Set the exponent equal to 6: $18 - 3k = 6$, so $k = 4$. Now build that term's coefficient — the $x$ part is done, we just need the constants:
$$\binom{9}{4}\cdot 2^{9-4} = 126 \cdot 2^5 = 126 \cdot 32 = 4032.$$
We solve for $k$ from the exponent because the coefficient only makes sense once we know which term carries $x^6$.
- $T_{k+1} = \binom{9}{k}(2x^2)^{9-k}(x^{-1})^k$
- $x$-power: $18 - 3k = 6$ ⇒ $k = 4$
- Coefficient $= \binom{9}{4}2^{5} = 126\cdot32 = 4032$
Where the marks go
- 1 mark: Writes the general term $\binom{9}{k}(2x^2)^{9-k}(x^{-1})^k$
- 1 mark: Solves $18 - 3k = 6$ to get $k = 4$
- 1 mark: Correct coefficient $4032$
Key idea
Use the general term $\binom{n}{k}a^{n-k}b^k$, find $k$ from the required power of $x$, then evaluate the constant factor.
Example 2 — Arrangements with a restriction
Question
Seven different books, including a dictionary and a thesaurus, are arranged in a row on a shelf. In how many arrangements are the dictionary and thesaurus next to each other?
Solution
Treat the dictionary and thesaurus as one block. That leaves $6$ items to arrange: $6! = 720$.

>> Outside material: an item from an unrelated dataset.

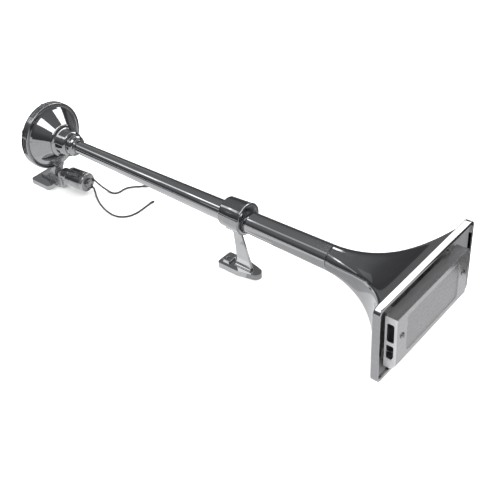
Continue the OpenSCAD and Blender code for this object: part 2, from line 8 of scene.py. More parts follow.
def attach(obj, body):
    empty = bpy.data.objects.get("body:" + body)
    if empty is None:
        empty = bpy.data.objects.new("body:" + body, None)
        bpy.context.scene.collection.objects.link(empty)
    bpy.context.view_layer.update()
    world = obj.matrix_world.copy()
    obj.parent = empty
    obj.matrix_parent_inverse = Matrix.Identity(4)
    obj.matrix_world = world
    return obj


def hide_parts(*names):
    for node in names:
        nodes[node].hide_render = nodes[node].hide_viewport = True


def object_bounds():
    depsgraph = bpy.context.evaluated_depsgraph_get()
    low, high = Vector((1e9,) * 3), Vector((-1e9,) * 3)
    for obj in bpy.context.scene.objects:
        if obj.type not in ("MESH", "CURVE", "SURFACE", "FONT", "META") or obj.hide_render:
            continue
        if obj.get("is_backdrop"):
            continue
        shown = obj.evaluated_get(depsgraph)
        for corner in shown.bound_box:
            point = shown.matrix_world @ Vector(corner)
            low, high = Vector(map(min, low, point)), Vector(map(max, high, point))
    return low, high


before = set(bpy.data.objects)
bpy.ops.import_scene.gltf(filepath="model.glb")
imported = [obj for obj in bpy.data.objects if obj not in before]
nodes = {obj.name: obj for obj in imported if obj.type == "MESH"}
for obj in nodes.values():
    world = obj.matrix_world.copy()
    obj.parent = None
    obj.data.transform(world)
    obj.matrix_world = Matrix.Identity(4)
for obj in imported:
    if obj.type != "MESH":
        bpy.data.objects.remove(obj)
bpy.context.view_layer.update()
MM = 0.001

# ------------------------------------------------------------------ camera
yaw, pitch, roll = 2.2966, 0.6592, 0.0678
fwd = Vector((math.cos(yaw) * math.cos(pitch), math.sin(yaw) * math.cos(pitch), -math.sin(pitch)))
right = Vector((math.sin(yaw), -math.cos(yaw), 0.0))
down = fwd.cross(right)
cam_right = math.cos(roll) * right + math.sin(roll) * down
cam_down = -math.sin(roll) * right + math.cos(roll) * down
cam_data = bpy.data.cameras.new("camera")
cam_data.sensor_fit = "HORIZONTAL"
cam_data.sensor_width = 36.0
cam_data.lens = 66.50
cam_data.clip_start = 0.05
cam_data.clip_end = 60.0
cam = bpy.data.objects.new("camera", cam_data)
bpy.context.scene.collection.objects.link(cam)
rot = Matrix((cam_right, -cam_down, -fwd)).transposed()
cam.matrix_world = Matrix.Translation((1.1129, -0.7672, 0.8389)) @ rot.to_4x4()
bpy.context.scene.camera = cam


# ------------------------------------------------------------------ materials
def material(name):
    m = bpy.data.materials.new(name)
    m.use_nodes = True
    nt = m.node_tree
    nt.nodes.clear()
    out = nt.nodes.new("ShaderNodeOutputMaterial")
    sh = nt.nodes.new("ShaderNodeBsdfPrincipled")
    nt.links.new(sh.outputs[0], out.inputs[0])
    return m, nt, sh


def coords(nt, scale=(1, 1, 1), rotation=(0, 0, 0)):
    tc = nt.nodes.new("ShaderNodeTexCoord")
    mp = nt.nodes.new("ShaderNodeMapping")
    mp.inputs["Scale"].default_value = scale
    mp.inputs["Rotation"].default_value = rotation
    nt.links.new(tc.outputs["Object"], mp.inputs["Vector"])
    return mp.outputs[0]


def noise(nt, vec, scale, detail=3.0, rough=0.5):
    n = nt.nodes.new("ShaderNodeTexNoise")
    n.inputs["Scale"].default_value = scale
    n.inputs["Detail"].default_value = detail
    n.inputs["Roughness"].default_value = rough
    nt.links.new(vec, n.inputs["Vector"])
    return n.outputs["Fac"]


def ramp(nt, fac, stops):
    r = nt.nodes.new("ShaderNodeValToRGB")
    e = r.color_ramp.elements
    while len(e) > 1:
        e.remove(e[-1])
    for i, (p, c) in enumerate(stops):
        el = e[0] if i == 0 else e.new(p)
        el.position = p
        el.color = (*c, 1) if len(c) == 3 else c
    nt.links.new(fac, r.inputs[0])
    return r.outputs[0]


def remap(nt, fac, a, b, c, d):
    m = nt.nodes.new("ShaderNodeMapRange")
    for k, v in zip(("From Min", "From Max", "To Min", "To Max"), (a, b, c, d)):
        m.inputs[k].default_value = v
    nt.links.new(fac, m.inputs["Value"])
    return m.outputs[0]


def add(nt, a, b, mode="ADD"):
    m = nt.nodes.new("ShaderNodeMath")
    m.operation = mode
    for i, v in enumerate((a, b)):
        if isinstance(v, (int, float)):
            m.inputs[i].default_value = v
        else:
            nt.links.new(v, m.inputs[i])
    return m.outputs[0]


def bump(nt, sh, height, strength, distance):
    b = nt.nodes.new("ShaderNodeBump")
    b.inputs["Strength"].default_value = strength
    b.inputs["Distance"].default_value = distance
    nt.links.new(height, b.inputs["Height"])
    nt.links.new(b.outputs[0], sh.inputs["Normal"])


def metal(name, light, dark, r0, r1, grain=(1, 1, 1), grain_scale=120.0, wave=0.0, wave_scale=18.0, fine=0.0, spots=0.0, metallic=1.0):
    """Plated or bare metal: cloudy polish marks in the colour and gloss, a slow waviness and a fine grain in the surface."""
    m, nt, sh = material(name)
    sh.inputs["Metallic"].default_value = metallic
    v = coords(nt)
    g = coords(nt, grain)
    cloud = noise(nt, v, 24.0, 4.0, 0.55)
    streak = noise(nt, g, grain_scale, 3.0, 0.6)
    mixed = add(nt, add(nt, cloud, 0.6, "MULTIPLY"), add(nt, streak, 0.4, "MULTIPLY"))
    col = ramp(nt, mixed, [(0.30, dark), (0.62, light)])
    if spots > 0:
        sp = noise(nt, v, 420.0, 2.0, 0.7)
        mx = nt.nodes.new("ShaderNodeMix")
        mx.data_type = "RGBA"
        nt.links.new(ramp(nt, sp, [(0.60, (0, 0, 0)), (0.72, (spots, spots, spots))]), mx.inputs[0])
        nt.links.new(col, mx.inputs[6])
        mx.inputs[7].default_value = (dark[0] * 0.45, dark[1] * 0.45, dark[2] * 0.45, 1)
        col = mx.outputs[2]
    nt.links.new(col, sh.inputs["Base Color"])
    nt.links.new(remap(nt, mixed, 0.3, 0.7, r0, r1), sh.inputs["Roughness"])
    slow = noise(nt, v, wave_scale, 2.0, 0.4)
    h = add(nt, add(nt, slow, wave, "MULTIPLY"), add(nt, streak, fine, "MULTIPLY"))
    bump(nt, sh, h, 1.0, 0.001)
    return m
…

Inside the block, the two books can swap: $2! = 2$.
Total $= 6! \times 2! = 720 \times 2 = 1440$.
The "items together" trick is always block them as one, arrange, then multiply by the internal orderings.
When two items must be together, the neat idea is to glue them into a single block so they can't be separated. Now instead of 7 separate books we have 6 things to arrange in a row: the block plus the other 5 books.
Those 6 items arrange in $6! = 720$ ways.
But the block itself has an internal order — the dictionary can be on the left or the thesaurus can be, so there are $2! = 2$ ways to arrange inside it.
By the multiplication principle, total $= 6! \times 2! = 720 \times 2 = 1440$.
We multiply because each external arrangement pairs with each internal one — that's why "tie them together, then multiply by $2!$" works.
- Block the 2 together ⇒ 6 items: $6! = 720$
- Internal order of block: $2! = 2$
- Total $= 720 \times 2 = 1440$
Where the marks go
- 1 mark: Treats the two books as a single block
- 1 mark: Arranges the 6 items: $6! = 720$
- 1 mark: Accounts for the internal order: $2! = 2$
- 1 mark: Correct total $1440$
Key idea
For items that must be together, bundle them into one block, arrange the resulting items, then multiply by the arrangements within the block.